Under Section 179, Paragraph 1 of the German Stock Corporation Act, amendments to the Articles of Incorporation require a resolution of the Stockholders’ Meeting. Pursuant to Section 179, Paragraph 2 of the German Stock Corporation Act, this resolution must be passed by a majority of three quarters of the voting capital represented at the meeting, unless the Articles of Incorporation provide for a different majority. However, where an amendment relates to a change in the object of the company, the Articles of Incorporation may only specify a larger majority. Section 17, Paragraph 2 of the Articles of Incorporation of Bayer AG utilizes the scope for deviation pursuant to Section 179, Paragraph 2 of the German Stock Corporation Act and provides that resolutions may be passed by a simple majority of the votes or, where a capital majority is required, by a simple majority of the capital.
Provisions of the Articles of Incorporation concerning Authorized Capital I and Authorized Capital II are entered in the commercial register of Bayer AG. With the approval of the Supervisory Board and until April 27, 2011, the Board of Management may use the Authorized Capital I to increase the capital stock by up to a total of €465 million. The issue of new shares may take place in exchange for cash and/or contributions in kind, but capital increases in exchange for contributions in kind may not exceed a total of €370 million. If the Authorized Capital I is used to issue shares in return for cash contributions, stockholders must be granted subscription rights. With the approval of the Supervisory Board and until April 26, 2012, the Board of Management is also authorized to increase the capital by up to €195 million in one or more installments by issuing shares out of the Authorized Capital II in exchange for cash contributions. The stockholders must be granted subscription rights. However, the Board of Management is authorized, with the approval of the Supervisory Board, to exclude subscription rights for stockholders provided the capital increase out of the Authorized Capital II does not exceed 10% of the capital stock existing at the time this authorization becomes effective or the time this authorization is exercised and the issue price of the new shares is not significantly below the market price of the already listed shares.

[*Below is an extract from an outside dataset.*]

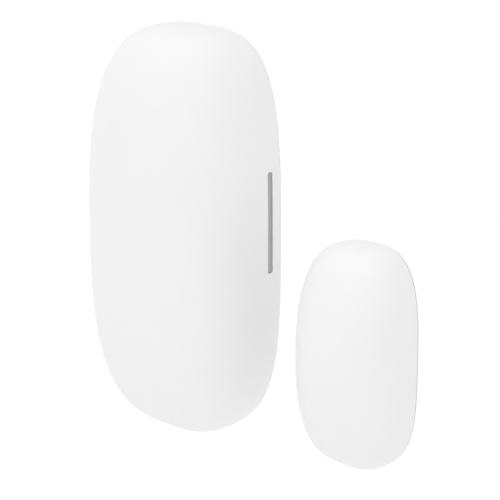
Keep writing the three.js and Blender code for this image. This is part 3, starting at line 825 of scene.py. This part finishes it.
def board_traces():
    """The tracks that show through the green: a bus from the radio, signals at the side, and the supply."""
    traces = []
    bus_x, bus_y, pitch, slant = 9.6, 22.2, 0.42, 1.6
    for step in range(4):
        start = 1.4 + 0.5 * step
        x, y = bus_x + pitch * step, bus_y + pitch * step
        end = (x, -12.3 + step)
        traces.append([(start, CAN.low.y + 0.2), (start, y + slant), (x - slant, y + slant), (x, y), end])
    edge_x = 12.95
    traces.append([(REED_X, REED_UPPER.high.y), (REED_X, 18.9), (11.0, 19.7), (11.0, 22.6)])
    led_x = LED.middle.x
    traces.append([(led_x, LED.high.y), (led_x, 6.2), (edge_x, 6.5), (edge_x, 17), (12, 18), (12, 20.2)])
    traces.append([(led_x, LED.low.y), (led_x, 1.5), (edge_x, 1.2), (edge_x, -12.4)])
    traces.append([(REED_X, REED_LOWER.low.y), (REED_X, -8), (CRYSTAL.middle.x, CRYSTAL.high.y)])
    traces.append([(CAN.middle.x - 2, CAN.high.y), (CAN.middle.x - 2, ANTENNA.middle.y)])
    traces.append([(SWITCH.low.x, SWITCH.middle.y - 1.15), (CAN.high.x, CAN.middle.y - 1.9)])
    supply = [[(CAPACITOR.middle.x, CAPACITOR.low.y), (11.8, -20), (9, -26.5), (4.5, -27.6)]]
    supply.append([(4.5, -27.6), (4.5, -29.2), (2.2, -30.4)])
    supply.append([(-6.5, -27.6), (-6.5, -29.4), (-3.2, -31.2)])
    return [trace(path) for path in traces] + [trace(path, 0.5) for path in supply]


VIAS = [(11.0, 22.6), (12.9, 15.2), (12.95, -12.4), (12.1, -21), (11.4, -23.3), (-5.6, 29.9), (-10.6, 25.8)]
VIAS += [(-5.4, 32.1), (4.6, 32.2), (8.4, -28.6), (-9.8, -27.4), (-13.1, 6), (-13.1, 0), (-13.1, -6)]


def circuit_board():
    prints = [ink_frame(*printed) for printed in PRINTED_ROOM]
    vias = [round_pad(x, y, 0.3) for x, y in VIAS]
    return merged(board_blank(), *board_pads(), *prints, *board_traces(), *vias)


def board_passives():
    """The small resistors and capacitors round the radio and along the board."""
    places = [(-6.3, 25.4), (-6.3, 31.3), (10.5, 25.6), (5.4, 30.7), (5.4, 31.75), (-7.5, 30.5)]
    places += [(12, 20.4), (7.3, 30.8), (12.3, -19.4), (11.3, -21.6), (6.6, -30.6), (-5.4, -31.2)]
    pieces = []
    for i, (x, y) in enumerate(places):
        half = (0.5, 0.25) if i % 2 else (0.25, 0.5)
        low = (x - half[0], y - half[1], BOARD.high.z + 0.03)
        high = (x + half[0], y + half[1], BOARD.high.z + (0.33 if i % 3 else 0.48))
        pieces += chip_part(low, high, 0 if i % 2 else 1, 0.24, CERAMIC if i % 3 == 0 else BLACK_RESIN, 0.03)
    return merged(*pieces)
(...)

The 2008 Annual Stockholders’ Meeting adopted two resolutions creating conditional capital of €195,584,000 each in connection with two authorizations for the issuance of bonds with warrants or convertible bonds, profit-sharing rights or profit participation bonds (collectively referred to as “bonds”) with a total face value of €6 billion. The Board of Management may, with the consent of the Supervisory Board, exclude the subscription rights that in principle are granted to stockholders for such bonds provided, among other things, that the proportionate amount of the shares covered by such subscription rights does not exceed 10% of the capital stock. Any other shares issued without granting subscription rights to the stockholders in direct or analogous application of Section 186, Paragraph 3, Sentence 4 of the Stock Corporation Act shall be credited against this 10% limit. Further, the Annual Stockholders’ Meeting on May 12, 2009 authorized the Board of Management to purchase and sell company shares representing up to 10% of the capital stock. This authorization expires on November 11, 2010.
A material agreement entered into by Bayer AG that is subject to the condition precedent of a change of control pertains to the €7 billion syndicated loan granted to Bayer AG on March 23, 2006. This agreement contains provisions entitling the banks participating in the syndication to terminate the agreement in the event of a change of control and demand repayment of any outstanding sums. The loan was valued at €1.25 billion as of December 31, 2009, unchanged from the previous year. However, a subsidiary of Bayer AG purchased receivables of €365 million in 2009 using the syndicated credit facility. There is also an undrawn €3.5 billion syndicated credit facility, arranged by Bayer AG and its U.S. subsidiary Bayer Corporation on March 31, 2005, that is available until 2012. The participating banks are entitled to terminate the credit facility in the event of a change in control at Bayer and demand repayment of any loans that may have been granted under this facility up to that time.
Finally, the terms of the €4.0 billion (as of December 31, 2009) in notes issued by Bayer in the years 2006 to 2009 under its multi-currency Euro Medium Term Notes program also contain a change-of-control clause. Holders of these notes have the right to demand the redemption of their notes by Bayer AG in the event of a change of control if Bayer AG’s credit rating is downgraded within 120 days after such change of control becomes effective.
In the event of a takeover offer for Bayer AG, the following agreements exist for members of the Board of Management whose service contracts were concluded prior to the entry into force of the amendments to the German infoCorporate Governance Code in June 2008:
The severance indemnity clause for these members described in the Compensation Report is supplemented by a change-of-control clause which, like the severance indemnity clause, only takes effect if a change of control results in the termination of a Group Management Board member’s service contract and his leaving the Bayer Group prior to his 60th birthday. The potential benefits are the same as under the severance indemnity clause.
However, this clause is now obsolescent and of only limited significance. The Supervisory Board has decided to follow the recommendation of the German Corporate Governance Code, as amended in June 2008, and limit severance payments under new service contracts. Under only two existing members’ contracts could the clause still be invoked. In the case of the remaining contracts, either the clause is no longer applicable because the member has reached the age of 60 or a cap on severance payments in the event of a change of control has been agreed. Under these contracts such payment claims, including ancillary benefits, are limited to the value of three years’ compensation and may not compensate more than the remaining term of the contract. The annual compensation defined for this purpose is based on the sum of the fixed salary and the target value of the short-term incentive for the previous year and, if appropriate, also the current year.